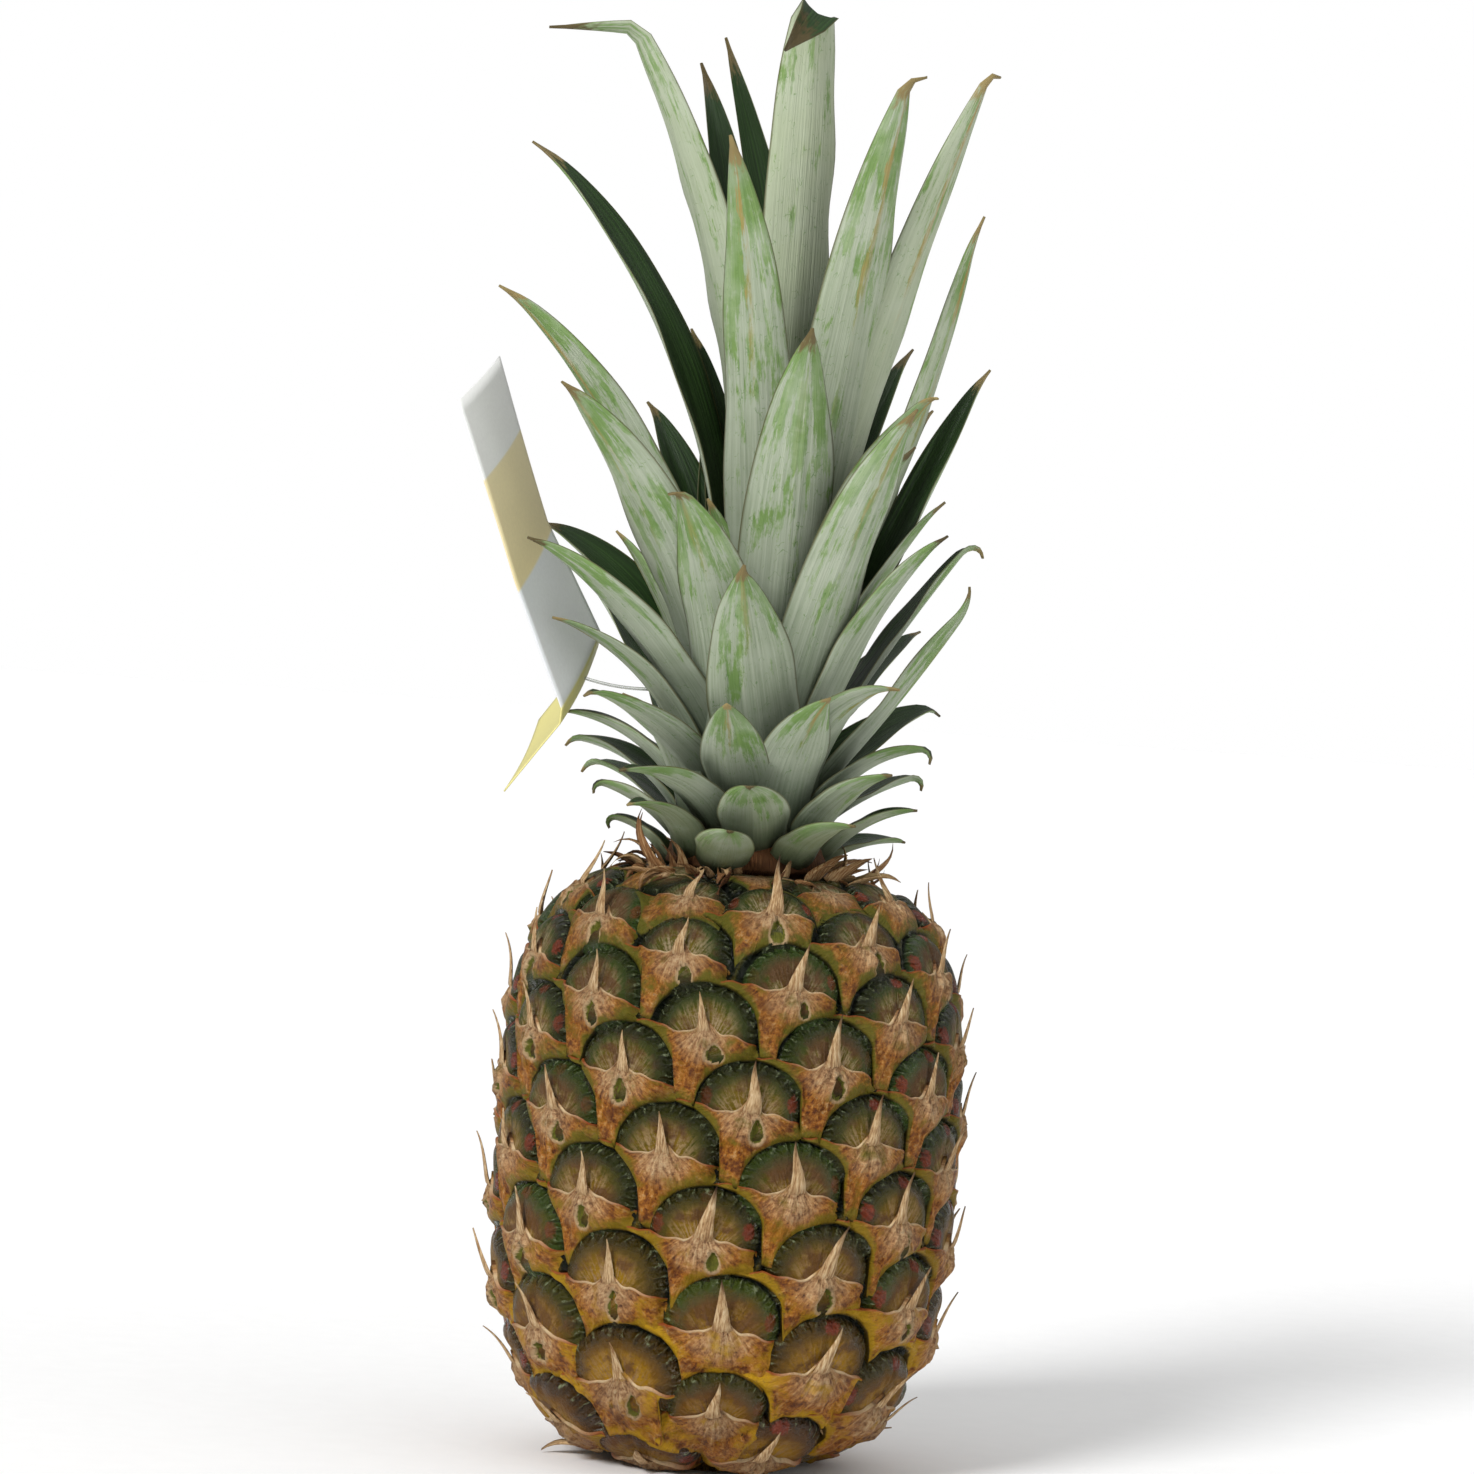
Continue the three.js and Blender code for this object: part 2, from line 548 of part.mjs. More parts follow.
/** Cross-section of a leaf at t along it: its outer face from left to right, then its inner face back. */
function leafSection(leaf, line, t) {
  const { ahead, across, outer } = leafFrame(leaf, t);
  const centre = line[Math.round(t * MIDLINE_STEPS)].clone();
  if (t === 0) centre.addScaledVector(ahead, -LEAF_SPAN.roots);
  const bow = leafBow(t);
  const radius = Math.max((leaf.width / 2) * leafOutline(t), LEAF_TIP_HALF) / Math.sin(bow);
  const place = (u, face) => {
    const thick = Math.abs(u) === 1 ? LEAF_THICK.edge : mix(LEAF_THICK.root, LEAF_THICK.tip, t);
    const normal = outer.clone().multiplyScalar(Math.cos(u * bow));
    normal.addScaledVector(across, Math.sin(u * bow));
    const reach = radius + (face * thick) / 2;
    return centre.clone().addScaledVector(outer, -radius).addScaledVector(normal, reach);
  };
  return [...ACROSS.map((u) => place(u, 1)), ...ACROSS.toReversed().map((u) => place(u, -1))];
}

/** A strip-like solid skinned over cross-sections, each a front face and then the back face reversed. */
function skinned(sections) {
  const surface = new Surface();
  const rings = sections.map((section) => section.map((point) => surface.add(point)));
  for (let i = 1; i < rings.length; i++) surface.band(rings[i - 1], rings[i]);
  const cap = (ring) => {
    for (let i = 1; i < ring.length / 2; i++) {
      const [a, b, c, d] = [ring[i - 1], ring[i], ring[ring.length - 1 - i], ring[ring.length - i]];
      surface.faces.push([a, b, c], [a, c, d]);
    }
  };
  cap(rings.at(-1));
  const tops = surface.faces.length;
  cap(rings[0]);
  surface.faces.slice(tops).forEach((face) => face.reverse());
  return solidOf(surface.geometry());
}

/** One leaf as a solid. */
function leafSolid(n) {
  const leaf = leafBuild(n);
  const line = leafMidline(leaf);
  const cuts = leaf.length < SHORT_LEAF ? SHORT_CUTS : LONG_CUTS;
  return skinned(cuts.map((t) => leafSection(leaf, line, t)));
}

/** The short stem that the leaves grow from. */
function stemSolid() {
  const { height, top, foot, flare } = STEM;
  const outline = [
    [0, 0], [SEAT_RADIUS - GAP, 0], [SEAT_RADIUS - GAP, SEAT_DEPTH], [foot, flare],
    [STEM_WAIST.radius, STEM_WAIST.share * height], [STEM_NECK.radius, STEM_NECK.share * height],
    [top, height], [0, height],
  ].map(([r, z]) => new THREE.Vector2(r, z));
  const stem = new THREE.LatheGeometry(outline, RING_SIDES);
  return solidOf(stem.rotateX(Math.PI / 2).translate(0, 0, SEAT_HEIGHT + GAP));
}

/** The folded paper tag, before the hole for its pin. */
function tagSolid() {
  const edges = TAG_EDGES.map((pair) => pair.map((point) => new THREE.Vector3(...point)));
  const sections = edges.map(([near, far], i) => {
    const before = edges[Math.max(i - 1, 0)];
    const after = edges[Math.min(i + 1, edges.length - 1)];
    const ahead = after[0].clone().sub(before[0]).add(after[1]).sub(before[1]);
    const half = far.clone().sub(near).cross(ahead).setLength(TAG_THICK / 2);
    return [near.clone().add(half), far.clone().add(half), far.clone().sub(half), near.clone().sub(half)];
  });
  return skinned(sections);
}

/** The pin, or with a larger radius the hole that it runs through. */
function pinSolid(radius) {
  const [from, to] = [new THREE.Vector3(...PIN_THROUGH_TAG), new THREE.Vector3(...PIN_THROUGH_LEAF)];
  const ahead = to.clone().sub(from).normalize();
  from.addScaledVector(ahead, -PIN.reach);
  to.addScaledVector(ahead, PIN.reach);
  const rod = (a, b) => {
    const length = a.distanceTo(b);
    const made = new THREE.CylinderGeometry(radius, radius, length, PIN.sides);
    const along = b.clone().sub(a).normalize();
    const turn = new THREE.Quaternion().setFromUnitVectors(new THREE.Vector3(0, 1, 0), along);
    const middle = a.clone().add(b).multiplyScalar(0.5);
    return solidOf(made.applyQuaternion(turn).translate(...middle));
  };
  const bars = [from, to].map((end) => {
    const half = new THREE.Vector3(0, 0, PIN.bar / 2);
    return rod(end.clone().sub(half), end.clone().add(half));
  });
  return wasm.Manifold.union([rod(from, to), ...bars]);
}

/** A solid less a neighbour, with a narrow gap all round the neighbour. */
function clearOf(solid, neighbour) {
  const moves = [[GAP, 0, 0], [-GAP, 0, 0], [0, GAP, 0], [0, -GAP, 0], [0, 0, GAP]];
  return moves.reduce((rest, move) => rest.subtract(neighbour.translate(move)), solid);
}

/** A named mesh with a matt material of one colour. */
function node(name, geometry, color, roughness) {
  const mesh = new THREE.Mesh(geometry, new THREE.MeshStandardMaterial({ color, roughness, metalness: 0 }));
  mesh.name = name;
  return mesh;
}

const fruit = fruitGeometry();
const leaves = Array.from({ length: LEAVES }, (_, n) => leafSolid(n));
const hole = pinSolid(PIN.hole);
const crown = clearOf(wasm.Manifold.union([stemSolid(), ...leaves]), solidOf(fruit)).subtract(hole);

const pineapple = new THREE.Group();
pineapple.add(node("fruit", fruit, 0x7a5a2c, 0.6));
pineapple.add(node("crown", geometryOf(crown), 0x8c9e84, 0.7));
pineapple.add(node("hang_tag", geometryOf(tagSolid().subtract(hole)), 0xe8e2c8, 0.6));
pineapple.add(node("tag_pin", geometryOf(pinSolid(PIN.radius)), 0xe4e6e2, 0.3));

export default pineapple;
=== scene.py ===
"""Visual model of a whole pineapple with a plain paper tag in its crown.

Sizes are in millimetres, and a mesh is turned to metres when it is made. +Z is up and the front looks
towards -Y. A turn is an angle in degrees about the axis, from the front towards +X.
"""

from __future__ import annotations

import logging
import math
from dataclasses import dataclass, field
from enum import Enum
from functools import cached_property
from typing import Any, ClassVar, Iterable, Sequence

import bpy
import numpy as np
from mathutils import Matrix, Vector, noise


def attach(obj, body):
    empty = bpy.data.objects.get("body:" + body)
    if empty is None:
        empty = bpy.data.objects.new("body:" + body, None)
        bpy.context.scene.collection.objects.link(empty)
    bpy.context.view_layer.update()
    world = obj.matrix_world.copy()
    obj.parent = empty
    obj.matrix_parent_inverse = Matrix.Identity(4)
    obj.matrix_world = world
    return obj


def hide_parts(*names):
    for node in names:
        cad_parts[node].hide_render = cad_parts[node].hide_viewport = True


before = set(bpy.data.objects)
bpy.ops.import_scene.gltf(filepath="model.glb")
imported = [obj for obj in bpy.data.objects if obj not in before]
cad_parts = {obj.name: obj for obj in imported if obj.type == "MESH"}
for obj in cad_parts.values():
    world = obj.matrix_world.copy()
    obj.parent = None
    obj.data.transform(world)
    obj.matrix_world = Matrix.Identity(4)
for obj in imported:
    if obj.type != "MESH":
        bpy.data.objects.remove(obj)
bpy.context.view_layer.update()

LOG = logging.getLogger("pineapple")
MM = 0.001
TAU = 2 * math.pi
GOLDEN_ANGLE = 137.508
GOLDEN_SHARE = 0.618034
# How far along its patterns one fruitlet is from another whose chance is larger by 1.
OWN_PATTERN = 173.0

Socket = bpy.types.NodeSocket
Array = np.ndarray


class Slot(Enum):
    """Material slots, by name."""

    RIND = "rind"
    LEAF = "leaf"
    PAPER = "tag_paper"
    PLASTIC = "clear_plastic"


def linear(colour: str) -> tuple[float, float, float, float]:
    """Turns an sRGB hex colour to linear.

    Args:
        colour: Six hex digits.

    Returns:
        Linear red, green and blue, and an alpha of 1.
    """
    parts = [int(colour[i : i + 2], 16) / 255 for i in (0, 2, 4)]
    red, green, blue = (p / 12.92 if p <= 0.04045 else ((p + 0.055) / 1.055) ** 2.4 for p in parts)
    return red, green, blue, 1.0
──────
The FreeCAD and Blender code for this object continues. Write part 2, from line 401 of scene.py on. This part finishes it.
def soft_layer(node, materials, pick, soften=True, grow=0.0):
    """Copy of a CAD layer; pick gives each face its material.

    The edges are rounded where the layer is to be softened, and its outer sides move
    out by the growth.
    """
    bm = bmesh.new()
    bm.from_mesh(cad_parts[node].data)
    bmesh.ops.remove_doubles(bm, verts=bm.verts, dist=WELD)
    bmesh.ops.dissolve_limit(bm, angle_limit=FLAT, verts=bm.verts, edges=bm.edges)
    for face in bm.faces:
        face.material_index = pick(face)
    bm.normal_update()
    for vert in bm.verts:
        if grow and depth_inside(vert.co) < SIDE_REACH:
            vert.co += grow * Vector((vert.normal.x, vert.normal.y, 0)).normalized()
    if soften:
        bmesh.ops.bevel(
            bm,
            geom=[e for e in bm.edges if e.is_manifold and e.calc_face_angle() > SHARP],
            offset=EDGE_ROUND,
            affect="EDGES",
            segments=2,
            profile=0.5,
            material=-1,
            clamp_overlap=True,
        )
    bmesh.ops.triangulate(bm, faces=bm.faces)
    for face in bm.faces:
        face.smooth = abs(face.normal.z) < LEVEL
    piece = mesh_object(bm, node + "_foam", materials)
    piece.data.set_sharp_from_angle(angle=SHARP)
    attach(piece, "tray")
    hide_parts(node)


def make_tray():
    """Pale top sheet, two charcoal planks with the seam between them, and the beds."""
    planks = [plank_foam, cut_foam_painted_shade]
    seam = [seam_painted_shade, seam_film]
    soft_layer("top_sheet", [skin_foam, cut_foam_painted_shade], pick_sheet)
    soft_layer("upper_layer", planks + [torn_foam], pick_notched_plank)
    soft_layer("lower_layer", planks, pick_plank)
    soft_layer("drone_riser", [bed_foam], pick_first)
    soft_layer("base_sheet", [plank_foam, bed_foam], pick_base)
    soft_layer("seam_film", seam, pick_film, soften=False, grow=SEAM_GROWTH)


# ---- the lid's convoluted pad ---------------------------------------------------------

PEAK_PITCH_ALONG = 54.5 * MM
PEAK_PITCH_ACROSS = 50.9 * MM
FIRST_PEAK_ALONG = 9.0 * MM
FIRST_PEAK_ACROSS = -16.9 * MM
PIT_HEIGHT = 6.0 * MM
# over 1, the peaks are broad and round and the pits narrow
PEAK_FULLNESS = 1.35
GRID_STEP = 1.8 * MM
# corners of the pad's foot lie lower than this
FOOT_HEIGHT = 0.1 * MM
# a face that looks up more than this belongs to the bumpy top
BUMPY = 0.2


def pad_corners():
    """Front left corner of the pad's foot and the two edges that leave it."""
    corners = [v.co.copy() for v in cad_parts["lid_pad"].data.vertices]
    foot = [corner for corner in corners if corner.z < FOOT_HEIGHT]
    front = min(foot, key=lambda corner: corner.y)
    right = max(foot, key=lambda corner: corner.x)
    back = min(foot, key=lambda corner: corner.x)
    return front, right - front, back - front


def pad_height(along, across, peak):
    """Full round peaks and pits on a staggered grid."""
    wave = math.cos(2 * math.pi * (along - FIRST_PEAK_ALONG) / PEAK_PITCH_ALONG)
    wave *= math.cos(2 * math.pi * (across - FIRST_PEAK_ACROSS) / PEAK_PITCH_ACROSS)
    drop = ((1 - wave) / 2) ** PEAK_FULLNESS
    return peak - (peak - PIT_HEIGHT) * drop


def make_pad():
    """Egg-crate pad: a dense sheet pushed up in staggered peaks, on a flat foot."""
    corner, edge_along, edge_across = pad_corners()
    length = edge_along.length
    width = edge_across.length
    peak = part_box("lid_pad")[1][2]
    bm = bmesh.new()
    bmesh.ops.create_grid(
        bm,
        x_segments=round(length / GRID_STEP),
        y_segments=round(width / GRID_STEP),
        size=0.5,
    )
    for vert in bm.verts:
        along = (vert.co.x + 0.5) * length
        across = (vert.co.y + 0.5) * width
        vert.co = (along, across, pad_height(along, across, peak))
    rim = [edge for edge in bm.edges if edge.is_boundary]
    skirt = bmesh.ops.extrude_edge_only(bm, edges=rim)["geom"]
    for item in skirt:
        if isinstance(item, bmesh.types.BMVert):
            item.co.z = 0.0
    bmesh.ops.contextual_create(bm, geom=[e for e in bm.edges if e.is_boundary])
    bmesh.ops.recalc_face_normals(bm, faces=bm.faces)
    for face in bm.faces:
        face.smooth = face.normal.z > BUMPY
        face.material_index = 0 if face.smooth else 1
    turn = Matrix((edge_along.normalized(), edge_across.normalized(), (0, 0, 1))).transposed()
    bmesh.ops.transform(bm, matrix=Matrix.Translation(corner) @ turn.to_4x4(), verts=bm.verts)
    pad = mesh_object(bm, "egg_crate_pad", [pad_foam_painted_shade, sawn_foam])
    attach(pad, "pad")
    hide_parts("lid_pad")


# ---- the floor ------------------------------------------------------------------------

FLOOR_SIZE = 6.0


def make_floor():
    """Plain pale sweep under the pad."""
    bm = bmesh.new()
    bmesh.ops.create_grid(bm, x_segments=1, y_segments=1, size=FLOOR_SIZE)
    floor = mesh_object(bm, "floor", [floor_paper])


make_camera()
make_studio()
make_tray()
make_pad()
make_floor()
──────
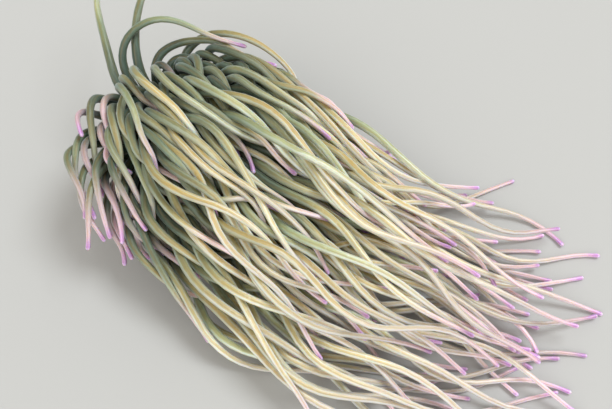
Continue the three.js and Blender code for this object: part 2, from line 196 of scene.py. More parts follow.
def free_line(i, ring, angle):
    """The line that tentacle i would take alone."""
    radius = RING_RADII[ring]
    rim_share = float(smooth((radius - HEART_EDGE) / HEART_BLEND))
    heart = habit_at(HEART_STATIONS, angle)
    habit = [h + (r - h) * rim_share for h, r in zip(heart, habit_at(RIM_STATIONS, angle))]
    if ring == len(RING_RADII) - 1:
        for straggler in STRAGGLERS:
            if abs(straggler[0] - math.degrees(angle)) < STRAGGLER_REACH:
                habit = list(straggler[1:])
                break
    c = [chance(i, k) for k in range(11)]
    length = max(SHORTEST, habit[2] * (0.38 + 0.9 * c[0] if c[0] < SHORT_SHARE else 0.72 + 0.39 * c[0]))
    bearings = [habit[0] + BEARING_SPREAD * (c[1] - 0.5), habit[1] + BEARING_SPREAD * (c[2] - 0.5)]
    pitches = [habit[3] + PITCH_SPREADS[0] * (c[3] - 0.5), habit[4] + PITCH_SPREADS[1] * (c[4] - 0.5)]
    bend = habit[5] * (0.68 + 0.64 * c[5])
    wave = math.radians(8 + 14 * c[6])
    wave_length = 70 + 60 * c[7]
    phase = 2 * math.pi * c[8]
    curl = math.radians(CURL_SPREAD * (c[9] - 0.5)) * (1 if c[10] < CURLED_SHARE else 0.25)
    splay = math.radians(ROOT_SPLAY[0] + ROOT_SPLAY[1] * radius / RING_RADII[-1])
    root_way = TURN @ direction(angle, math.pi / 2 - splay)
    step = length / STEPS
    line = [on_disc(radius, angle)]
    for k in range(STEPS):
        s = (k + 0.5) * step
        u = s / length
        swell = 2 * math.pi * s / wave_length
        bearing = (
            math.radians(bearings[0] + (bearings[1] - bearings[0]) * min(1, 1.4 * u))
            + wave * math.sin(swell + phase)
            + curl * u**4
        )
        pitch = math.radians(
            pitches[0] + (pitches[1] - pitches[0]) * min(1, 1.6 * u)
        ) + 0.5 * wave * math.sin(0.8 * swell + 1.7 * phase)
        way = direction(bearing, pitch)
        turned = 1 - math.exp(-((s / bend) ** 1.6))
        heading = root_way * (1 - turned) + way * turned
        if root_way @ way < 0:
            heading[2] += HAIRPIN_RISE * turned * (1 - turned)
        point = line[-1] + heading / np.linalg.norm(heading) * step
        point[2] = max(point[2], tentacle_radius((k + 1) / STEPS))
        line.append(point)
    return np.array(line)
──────
◆ **Requirement**
Within the material above, transcribe exactly the lines that run from the line holding "the neighbour. */" through the line holding "cad_parts[node].hide_render = cad_parts[node].hide_viewport".

◆ **Solution for this task**
/** A solid less a neighbour, with a narrow gap all round the neighbour. */
function clearOf(solid, neighbour) {
  const moves = [[GAP, 0, 0], [-GAP, 0, 0], [0, GAP, 0], [0, -GAP, 0], [0, 0, GAP]];
  return moves.reduce((rest, move) => rest.subtract(neighbour.translate(move)), solid);
}

/** A named mesh with a matt material of one colour. */
function node(name, geometry, color, roughness) {
  const mesh = new THREE.Mesh(geometry, new THREE.MeshStandardMaterial({ color, roughness, metalness: 0 }));
  mesh.name = name;
  return mesh;
}

const fruit = fruitGeometry();
const leaves = Array.from({ length: LEAVES }, (_, n) => leafSolid(n));
const hole = pinSolid(PIN.hole);
const crown = clearOf(wasm.Manifold.union([stemSolid(), ...leaves]), solidOf(fruit)).subtract(hole);

const pineapple = new THREE.Group();
pineapple.add(node("fruit", fruit, 0x7a5a2c, 0.6));
pineapple.add(node("crown", geometryOf(crown), 0x8c9e84, 0.7));
pineapple.add(node("hang_tag", geometryOf(tagSolid().subtract(hole)), 0xe8e2c8, 0.6));
pineapple.add(node("tag_pin", geometryOf(pinSolid(PIN.radius)), 0xe4e6e2, 0.3));

export default pineapple;
=== scene.py ===
"""Visual model of a whole pineapple with a plain paper tag in its crown.

Sizes are in millimetres, and a mesh is turned to metres when it is made. +Z is up and the front looks
towards -Y. A turn is an angle in degrees about the axis, from the front towards +X.
"""

from __future__ import annotations

import logging
import math
from dataclasses import dataclass, field
from enum import Enum
from functools import cached_property
from typing import Any, ClassVar, Iterable, Sequence

import bpy
import numpy as np
from mathutils import Matrix, Vector, noise


def attach(obj, body):
    empty = bpy.data.objects.get("body:" + body)
    if empty is None:
        empty = bpy.data.objects.new("body:" + body, None)
        bpy.context.scene.collection.objects.link(empty)
    bpy.context.view_layer.update()
    world = obj.matrix_world.copy()
    obj.parent = empty
    obj.matrix_parent_inverse = Matrix.Identity(4)
    obj.matrix_world = world
    return obj


def hide_parts(*names):
    for node in names:
        cad_parts[node].hide_render = cad_parts[node].hide_viewport = True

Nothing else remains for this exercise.